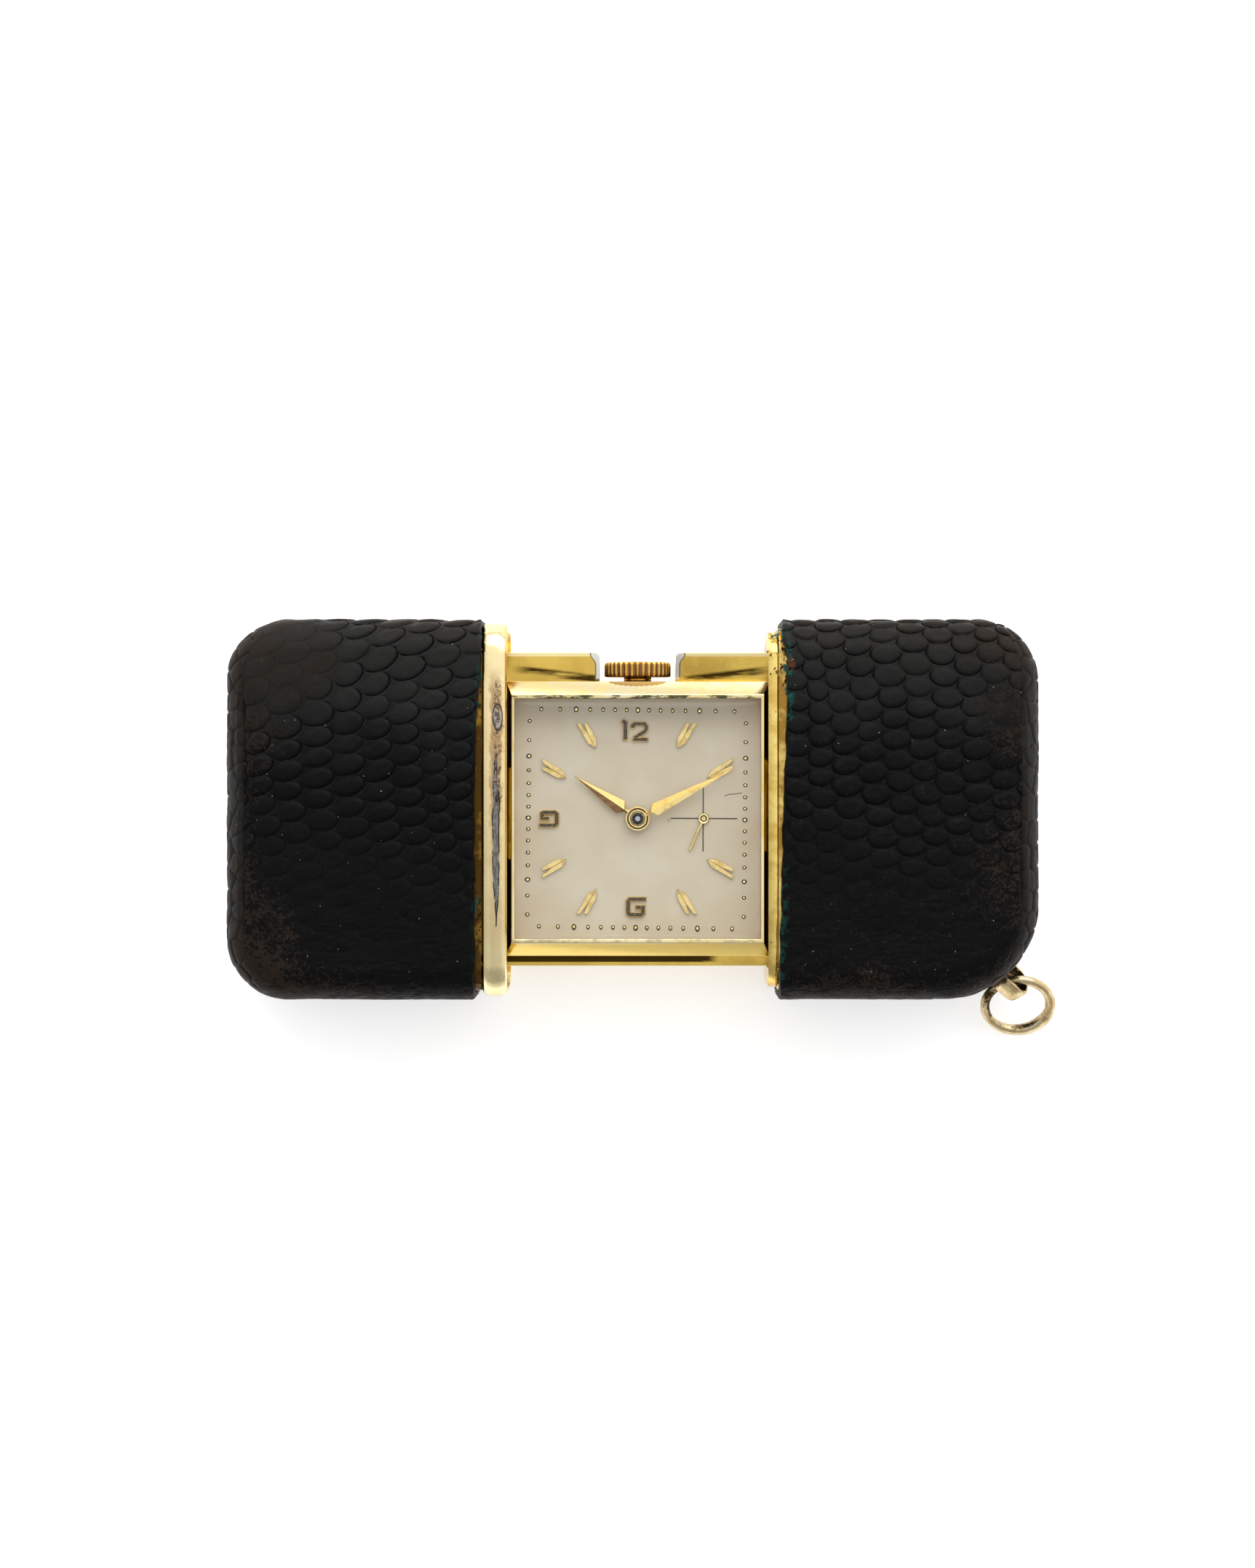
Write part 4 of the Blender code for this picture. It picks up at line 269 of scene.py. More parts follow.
# how far a place lies inside its oval scale, and how much it faces the scale's free edge
def scaleLine(tree, cover):
    ragged = noise(tree, 0.35, 4.0, roughness=0.7) - 0.5
    row, rank = painted(tree, "rowAt") + ragged * 0.03, painted(tree, "rankAt")
    found = []
    for step in (0.0, 1.0):
        line = maths("FLOOR", rank) + step
        shifted = row - line * cover["shift"]
        place = maths("FLOOR", shifted + 0.5)
        turn = line * ovalLook["turnRank"] + place * ovalLook["turnPlace"]
        uneven = maths("SINE", turn) * ovalLook["uneven"]
        longWay = (shifted - place) * (1 / cover["oval"][0])
        wideWay = (rank - line) * (1 / cover["oval"][1])
        reach = maths("SQRT", longWay * longWay + wideWay * wideWay)
        facing = longWay * cover["free"][0] + wideWay * cover["free"][1]
        found.append((reach / (uneven + 1.0), facing / reach, maths("SINE", turn * 3.3)))
    nearer = maths("LESS_THAN", found[0][0], found[1][0])
    radius, lean, chance = [second + nearer * (first - second) for first, second in zip(*found)]
    return (1.0 - radius) * ovalLook["size"], lean, chance


def leatherMaterial(name, cover):
    look = leatherLook
    made, tree, shader = newMaterial(name)
    worn, creased = painted(tree, "worn"), painted(tree, "creaseShade")
    within, lean, chance = scaleLine(tree, cover)
    cloud, fleck = noise(tree, 0.8, 5.0), noise(tree, 0.26, 4.0, roughness=0.7)
    far = abs(within) + (noise(tree, 0.5, 4.0, roughness=0.7) - 0.5) * 0.045
    # painted shade: a dark line round each scale, strongest on the side facing its free edge, joined by the
    # painted shade along the end fold
    line = (ramp(far, look["lineWide"], look["lineCore"]) * ramp(lean, -0.55, 0.15, 0.10, 1.0)
            * ramp(chance, -1.0, -0.4, 0.45, 1.0))
    creaseShade = largest(line * creased, painted(tree, "fold"))
    # lit is painted light: a paler tone towards the top of the cover, where the fine mottle also shows more
    lit = painted(tree, "lit") + (noise(tree, 3.4, 3.0) - 0.5) * 0.5
    mottle = ramp(noise(tree, 0.17, 4.0, roughness=0.7), 0.42, 0.68) * ramp(lit, 0.0, 1.0, 0.05, 0.5)
    rust = ramp(cloud * 0.6 + fleck * 1.2 + worn * 0.35, 1.05, 1.19) * ramp(worn, 0.0, 0.5, 0.12, 0.9)
    sparks = (ramp(noise(tree, 0.2, 5.0, (1.0, 0.6, 1.0), 0.75), 0.60, 0.68)
              * ramp(noise(tree, 2.2, 3.0), 0.46, 0.60) * ramp(worn, 0.02, 0.6, 0.3, 1.0))
    tone = layered(
        mixColour(ramp(lit, 0.0, 1.0), look["low"], look["high"]),
        (mottle, look["fine"]), (rust, look["rust"]), (sparks * 0.5, look["tan"]), (creaseShade, look["creaseShade"]),
        (painted(tree, "torn") * ramp(fleck, 0.4, 0.5), look["torn"]),
        (ramp(within, -0.03, -0.07) * creased * 0.15, look["web"]),
        (painted(tree, "green") * ramp(cloud + fleck * 0.5, 0.74, 0.84), look["verdigris"]),
        (specks(tree, look["dustAmount"], look["dustScale"]) * 0.6, look["dust"]))
    grain = noise(tree, 0.13, 4.0, roughness=0.6) + noise(tree, 0.6) * 0.8
    rough = ramp(noise(tree, 1.1, 3.0) + creaseShade * 0.4, 0.3, 1.0, look["roughness"] - 0.05,
                 look["roughness"] + 0.25)
    setShader(shader, {"Base Color": tone, "Roughness": rough, "Specular IOR Level": look["specular"],
                       "Normal": bump(grain, look["grainDeep"], 0.5)})
    return made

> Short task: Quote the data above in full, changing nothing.

> Completed exercise:
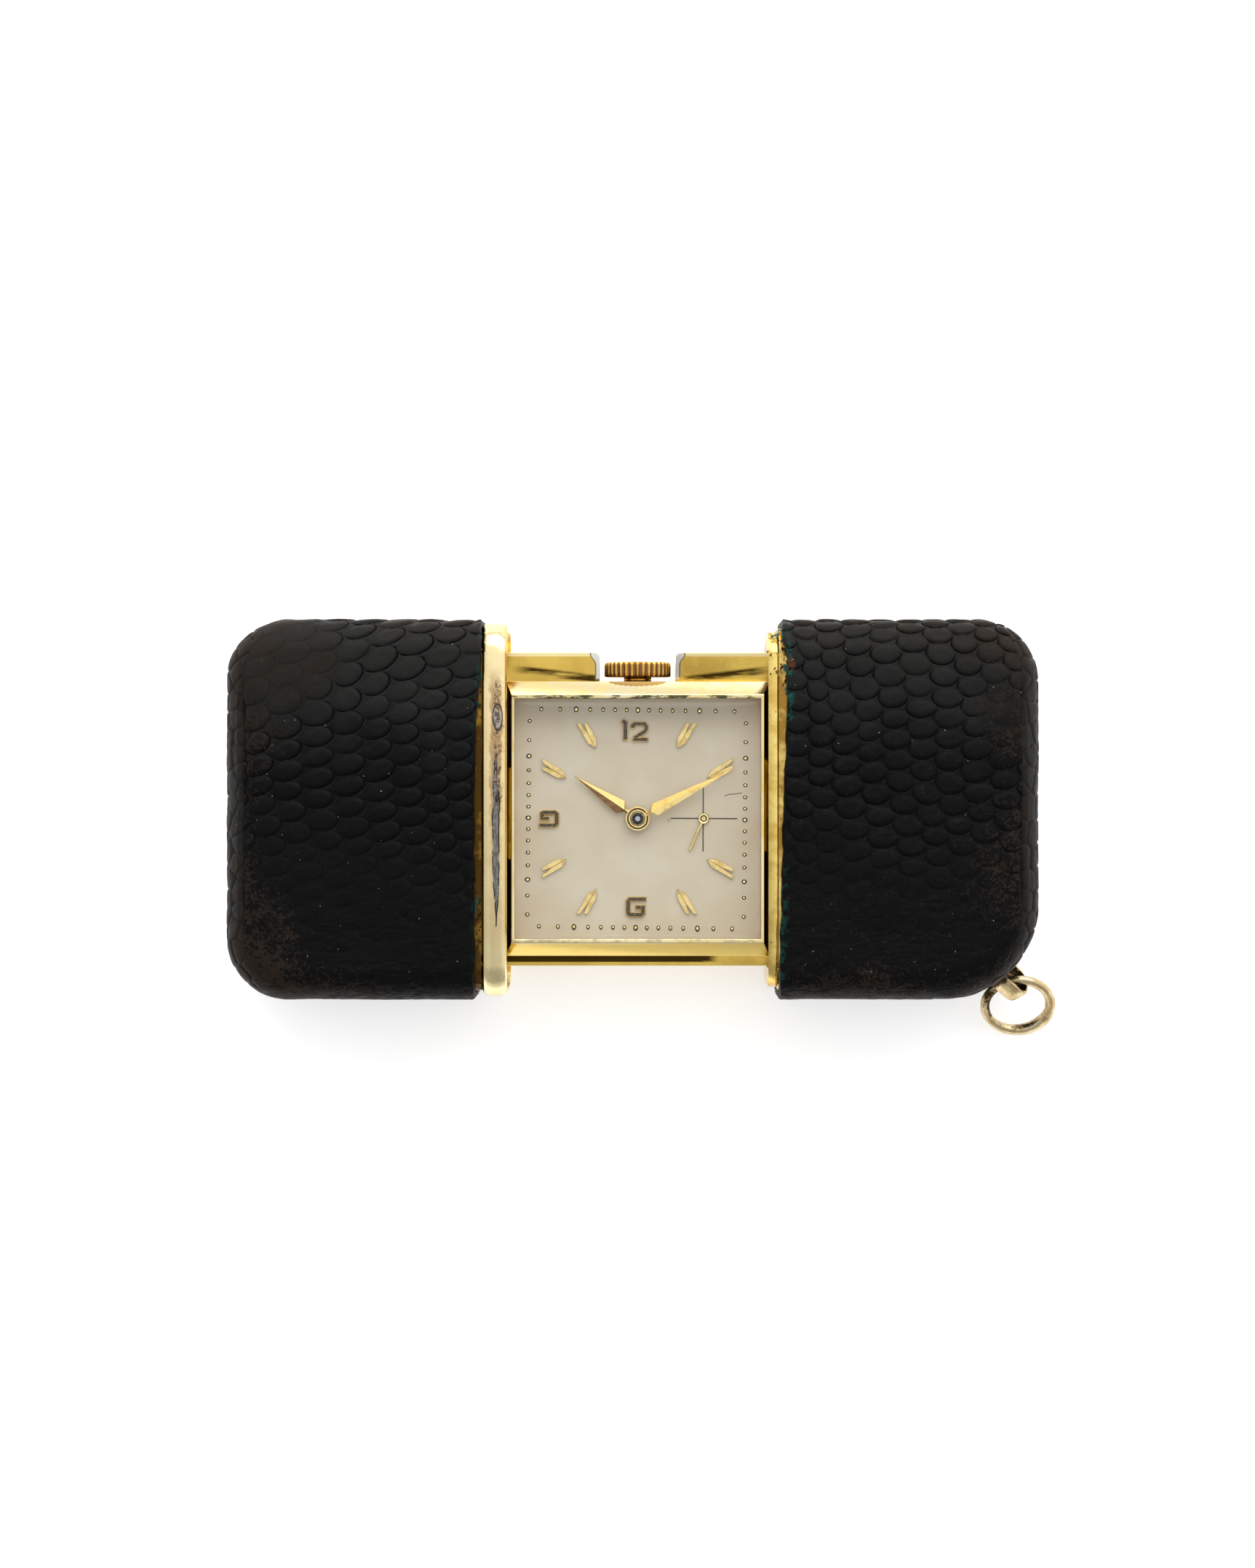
Write part 4 of the Blender code for this picture. It picks up at line 269 of scene.py. More parts follow.
# how far a place lies inside its oval scale, and how much it faces the scale's free edge
def scaleLine(tree, cover):
    ragged = noise(tree, 0.35, 4.0, roughness=0.7) - 0.5
    row, rank = painted(tree, "rowAt") + ragged * 0.03, painted(tree, "rankAt")
    found = []
    for step in (0.0, 1.0):
        line = maths("FLOOR", rank) + step
        shifted = row - line * cover["shift"]
        place = maths("FLOOR", shifted + 0.5)
        turn = line * ovalLook["turnRank"] + place * ovalLook["turnPlace"]
        uneven = maths("SINE", turn) * ovalLook["uneven"]
        longWay = (shifted - place) * (1 / cover["oval"][0])
        wideWay = (rank - line) * (1 / cover["oval"][1])
        reach = maths("SQRT", longWay * longWay + wideWay * wideWay)
        facing = longWay * cover["free"][0] + wideWay * cover["free"][1]
        found.append((reach / (uneven + 1.0), facing / reach, maths("SINE", turn * 3.3)))
    nearer = maths("LESS_THAN", found[0][0], found[1][0])
    radius, lean, chance = [second + nearer * (first - second) for first, second in zip(*found)]
    return (1.0 - radius) * ovalLook["size"], lean, chance


def leatherMaterial(name, cover):
    look = leatherLook
    made, tree, shader = newMaterial(name)
    worn, creased = painted(tree, "worn"), painted(tree, "creaseShade")
    within, lean, chance = scaleLine(tree, cover)
    cloud, fleck = noise(tree, 0.8, 5.0), noise(tree, 0.26, 4.0, roughness=0.7)
    far = abs(within) + (noise(tree, 0.5, 4.0, roughness=0.7) - 0.5) * 0.045
    # painted shade: a dark line round each scale, strongest on the side facing its free edge, joined by the
    # painted shade along the end fold
    line = (ramp(far, look["lineWide"], look["lineCore"]) * ramp(lean, -0.55, 0.15, 0.10, 1.0)
            * ramp(chance, -1.0, -0.4, 0.45, 1.0))
    creaseShade = largest(line * creased, painted(tree, "fold"))
    # lit is painted light: a paler tone towards the top of the cover, where the fine mottle also shows more
    lit = painted(tree, "lit") + (noise(tree, 3.4, 3.0) - 0.5) * 0.5
    mottle = ramp(noise(tree, 0.17, 4.0, roughness=0.7), 0.42, 0.68) * ramp(lit, 0.0, 1.0, 0.05, 0.5)
    rust = ramp(cloud * 0.6 + fleck * 1.2 + worn * 0.35, 1.05, 1.19) * ramp(worn, 0.0, 0.5, 0.12, 0.9)
    sparks = (ramp(noise(tree, 0.2, 5.0, (1.0, 0.6, 1.0), 0.75), 0.60, 0.68)
              * ramp(noise(tree, 2.2, 3.0), 0.46, 0.60) * ramp(worn, 0.02, 0.6, 0.3, 1.0))
    tone = layered(
        mixColour(ramp(lit, 0.0, 1.0), look["low"], look["high"]),
        (mottle, look["fine"]), (rust, look["rust"]), (sparks * 0.5, look["tan"]), (creaseShade, look["creaseShade"]),
        (painted(tree, "torn") * ramp(fleck, 0.4, 0.5), look["torn"]),
        (ramp(within, -0.03, -0.07) * creased * 0.15, look["web"]),
        (painted(tree, "green") * ramp(cloud + fleck * 0.5, 0.74, 0.84), look["verdigris"]),
        (specks(tree, look["dustAmount"], look["dustScale"]) * 0.6, look["dust"]))
    grain = noise(tree, 0.13, 4.0, roughness=0.6) + noise(tree, 0.6) * 0.8
    rough = ramp(noise(tree, 1.1, 3.0) + creaseShade * 0.4, 0.3, 1.0, look["roughness"] - 0.05,
                 look["roughness"] + 0.25)
    setShader(shader, {"Base Color": tone, "Roughness": rough, "Specular IOR Level": look["specular"],
                       "Normal": bump(grain, look["grainDeep"], 0.5)})
    return made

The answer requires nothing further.